Harris, who is of Indian and Jamaican-African descent, responded saying that Gabbard “has spent full time criticizing people on this stage as affiliated with the Democratic Party”, meeting Trump before he became President, and visiting Syrian leader Bashar al Assad whom she “fails to call a war criminal”.
Gabbard hit back: “What Senator Harris is doing is unfortunately continuing to traffic in lies and smears and innuendos because she cannot challenge the substance of the argument that I’m making.”
In an earlier debate, Gabbard had highlighted criticism of Harris’s tough record as a prosecutor setting off her downward spiral in polls.
As for her meeting with Assad, Gabbard said later during the debate: “I take the example of those leaders who have come before us, leaders like J.F.K. (John F. Kennedy), who met with (Soviet Cold War leader Nikita Khrushchev), like (F.D.) Roosevelt, who met with (Soviet World War II leader Josef) Stalin.”
She later criticized Pete Buttigieg, a small town mayor who has made a big splash, for saying that he would deploy US troops in Mexico to fight drug cartels.
The other clash was between former Vice President Joe Biden and Senator Bernie Sanders.
Sanders said: “One of the big differences between the Vice President and myself is he supported the terrible war in Iraq and I helped lead the opposition against it. And not only that, I voted against the very first Gulf War, as well.”
He also made his case for reducing military spending saying that the US expenditure is more than that of the next ten countries.
South Asia did not figure in the foreign policy discussion, except for a passing mention of negotiating with the Taliban in Afghanistan.
Sanders said: “If it’s necessary to negotiate with the Taliban, of course, we will do that” and added that the war on terror has to be rethought.
Biden said that he would make human rights a central issue in dealing with China and Saudi Arabia, which has “very little social redeeming value”.
He also said that he would assert US role as a Pacific power, building up its military there, and in association with countries like Japan. South Korea and Australia put pressure on China to make the Korean peninsula nuclear-free.
Harris said that Trump got “punked” by North Korean dictator Kim Jong Un who took advantage of him.
Buttigieg opposed the trade war launched by Trump on China, but warned of its rise in technology and the US losing out. “We are spending a fraction of the attention and resources on things like the artificial intelligence research that China is doing right now,” he said.
Senator Corey Booker said that on China, “we need a much stronger policy, one that’s not led, as President Trump seems to want to do, in a transactional way, but one that’s led by American values. So, yes, we will call China out for its human rights violations”.
Biden said he would stop selling arms to Riyadh.

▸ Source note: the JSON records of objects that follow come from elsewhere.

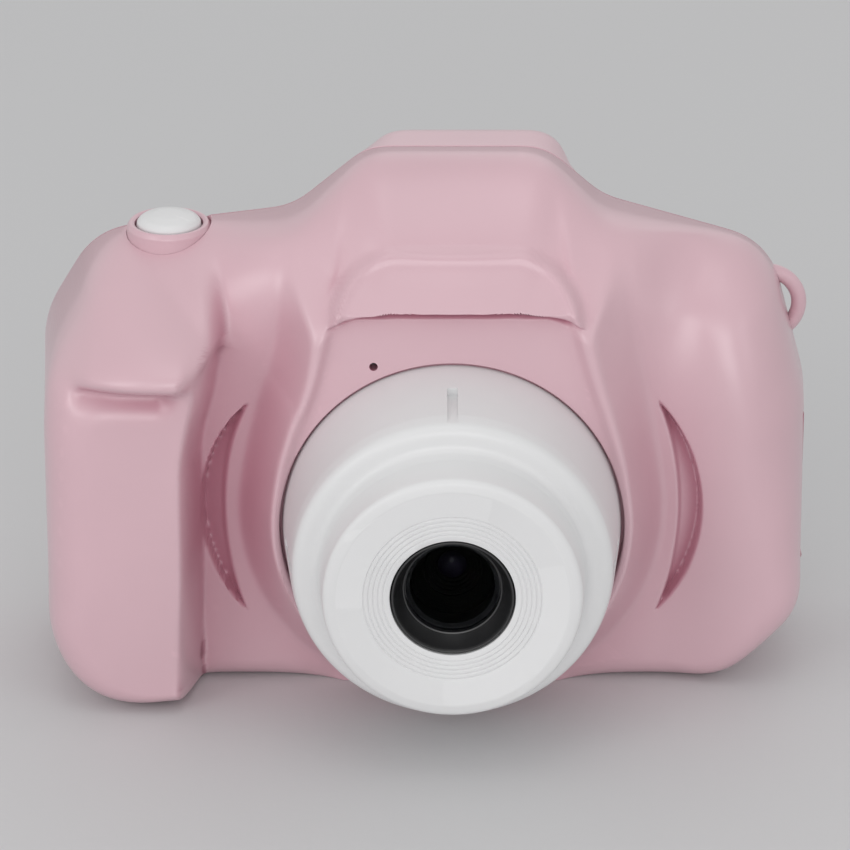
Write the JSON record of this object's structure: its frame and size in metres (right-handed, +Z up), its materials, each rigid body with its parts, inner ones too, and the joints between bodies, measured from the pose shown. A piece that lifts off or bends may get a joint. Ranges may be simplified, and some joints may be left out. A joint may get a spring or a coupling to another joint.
{
  "type": "kids digital camera",
  "caption": "Small pillowy camera for children with a finger grip, a stepped round lens barrel, a shutter button, a rear screen and round keys, and a side flap over its sockets.",
  "frame": {"origin": "centre of the bounding box in plan, at the flat base", "axes": "+Z up, +X to the right of someone who faces the lens, -Y the way the lens points"},
  "size_m": [0.082, 0.0448, 0.0576],
  "materials": {
    "pink": "satin moulded plastic, soft pink",
    "white": "satin moulded plastic, white",
    "black": "black moulded plastic",
    "glass": "clear, slightly smoky window",
    "board": "green solder mask",
    "steel": "bare pressed steel",
    "battery": "silvery laminate pouch",
    "flex": "amber flexible circuit",
    "rubber": "soft pink rubber"
  },
  "bodies": {
    "case": {"battery": "battery", "battery_lead": "black", "card_socket": "steel", "case_screw_1": "steel", "case_screw_2": "steel", "case_screw_3": "steel", "case_screw_4": "steel", "down_switch": "black", "front_shell": "pink", "image_processor": "black", "lanyard_loop": "pink", "lcd_panel": "black", "left_switch": "black", "lens_barrel": "white", "lens_bezel": "black", "lens_window": "glass", "main_board": "board", "microphone": "steel", "mode_switch": "black", "module_barrel": "black", "module_glass": "glass", "module_housing": "black", "ok_switch": "black", "power_switch": "black", "rear_shell": "pink", "right_switch": "black", "screen_window": "glass", "sensor_board": "board", "sensor_ribbon": "flex", "shutter_board": "board", "shutter_collar": "pink", "shutter_switch": "black", "speaker": "black", "up_switch": "black", "usb_socket": "steel"},
    "shutter": {"shutter_button": "white", "shutter_plunger": "steel"},
    "port_cover": {"port_cover": "rubber"},
    "up_key": {"up_button": "white", "up_plunger": "steel"},
    "down_key": {"down_button": "white", "down_plunger": "steel"},
    "left_key": {"left_button": "white", "left_plunger": "steel"},
    "right_key": {"right_button": "white", "right_plunger": "steel"},
    "ok_key": {"ok_button": "white", "ok_plunger": "steel"},
    "mode_key": {"mode_button": "white", "mode_plunger": "steel"},
    "power_key": {"power_button": "white", "power_plunger": "steel"}
  },
  "joints": [
    {"name": "shutter_press", "type": "slide", "parent": "case", "child": "shutter", "axis": [0, 0, -1], "range_m": [0, 0.0008], "stiffness_N_per_m": 1500},
    {"name": "up_press", "type": "slide", "parent": "case", "child": "up_key", "axis": [0, -1, 0], "range_m": [0, 0.0005], "stiffness_N_per_m": 2000},
    {"name": "down_press", "type": "slide", "parent": "case", "child": "down_key", "axis": [0, -1, 0], "range_m": [0, 0.0005], "stiffness_N_per_m": 2000},
    {"name": "left_press", "type": "slide", "parent": "case", "child": "left_key", "axis": [0, -1, 0], "range_m": [0, 0.0005], "stiffness_N_per_m": 2000},
    {"name": "right_press", "type": "slide", "parent": "case", "child": "right_key", "axis": [0, -1, 0], "range_m": [0, 0.0005], "stiffness_N_per_m": 2000},
    {"name": "ok_press", "type": "slide", "parent": "case", "child": "ok_key", "axis": [0, -1, 0], "range_m": [0, 0.0005], "stiffness_N_per_m": 2000},
    {"name": "mode_press", "type": "slide", "parent": "case", "child": "mode_key", "axis": [0, -1, 0], "range_m": [0, 0.0005], "stiffness_N_per_m": 2000},
    {"name": "power_press", "type": "slide", "parent": "case", "child": "power_key", "axis": [0, -1, 0], "range_m": [0, 0.0005], "stiffness_N_per_m": 2000},
    {"name": "port_cover_hinge", "type": "hinge", "parent": "case", "child": "port_cover", "pos_m": [0.0404, 0.00895, 0.0125], "axis": [0, 1, 0], "range_deg": [0, 95]}
  ]
}
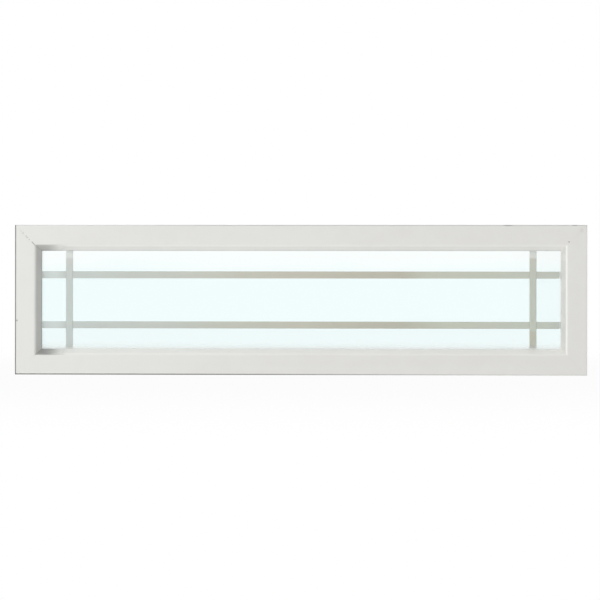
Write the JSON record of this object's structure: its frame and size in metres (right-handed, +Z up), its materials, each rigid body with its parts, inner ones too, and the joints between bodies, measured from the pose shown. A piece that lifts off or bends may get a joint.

He got support from Sanders, who said Saudi Arabia was not a reliable ally.
But Sanders offered a novel suggestion for US diplomacy in the Mideast. “We have got to bring Iran and Saudi Arabia together in a room under American leadership and say we are sick and tired of us spending huge amounts of money and human resources because of your conflicts.”
In domestic affairs, the candidates differed on a government-monopoly healthcare system that Senator Elizabeth Warren and Sanders have proposed, but others like Biden oppose, and a billionaires’ tax Warren wants and some like Booker are skeptical of.
Beyond foreign policy issues like his handling of Ukraine, Trump was criticised for a whole range of domestic policies and actions from his crackdown on illegal immigration – which Warren said resulted in children being held in “cages” separate from their parents – to installing his associates in key jobs.
But Sanders also cautioned his party against making Trump the center of the Democratic campaign at the expense of policy issues,
He said: “We cannot simply be consumed by Donald Trump, because if we are, you know what? We’re going to lose the election.”
“We can deal with Trump’s corruption, but we also have to stand up for the working families of this country. We also have to stand up to the fact that our political system is corrupt, dominated by a handful of billionaires, and that our economy is rigged with three people owning more wealth than the bottom half of America.”